À quels obstacles les femmes journalistes ayant pour but de couvrir des thèmes politiques ou sécuritaires sont confrontées ?

De plus en plus de femmes journalistes rejoignent les différentes rédactions du pays, mais nous restons sous-représentées. Malheureusement, les hiérarchies et les stéréotypes perdurent. Rares sont les femmes journalistes qui couvrent des enjeux politiques et sécuritaires. Certaines rédactions remettent en questions les compétences de mes conseures journalistes lorsqu’elles proposent des sujets sur la politique ou la sécurité. Les rédactions les limitent aux sujets de société. Le chemin est donc encore long, mais pas impossible. À titre personnel, j’ai toujours souhaité aller sur le terrain, échanger avec les communautés et les femmes et hommes politiques pour intensifier l’impact de mon travail. Au fil de ma carrière, j’ai pu développer un carnet d’adresses intéressant. Je travaille depuis sept ans au Studio Kalangou et dorénavant avec d’autres consœurs en charge de l’émission « Le Niger sur Kalangou », un magazine d’information pluridisciplinaire et national. Nous cherchons, également avec nos collègues masculins, à donner la voix aux femmes lors de débats et de forums. Malheureusement, il n’est pas toujours facile de trouver des interlocutrices. Pourtant dans le pays, la participation citoyenne des femmes est plus élevée que celle des hommes. Lors des processus démocratiques, la majorité des votes provient des femmes. Il est de notre devoir de leur donner une voix pour qu’elles soient davantage entendues et prises au sérieux au sein de notre société.

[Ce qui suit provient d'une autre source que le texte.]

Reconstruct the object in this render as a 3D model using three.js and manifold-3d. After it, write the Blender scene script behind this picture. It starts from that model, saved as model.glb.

Les dénouements politiques différeraient-ils si les femmes étaient plus entendues ?

Il est difficile de le dire. Toutefois, il est certain que les femmes ont un accès privilégié à la résolution des conflits, en raison de leur ancrage au sein de la communauté, qu’elles peuvent refléter et dont elles peuvent se servir pour ainsi influencer les pouvoirs publics. Ignorer la voix des femmes sur les enjeux de sécurité peut avoir des conséquences dramatiques. Je suis par exemple originaire de la région de Tillabéry. Cette région, située à la convergence des frontières du Niger, du Mali et du Burkina Faso, est depuis une dizaine d’années le théâtre de confrontations intercommunautaires et de la dégradation de la situation sécuritaire due à la présence de groupes armés non identifiés. Les agriculteur·rices n’ont plus accès à leurs champs et les populations ont faim. Près de 100’000 personnes ont fui la région à ce jour. Les femmes de cette région le disent depuis longtemps, une telle situation ne peut perdurer.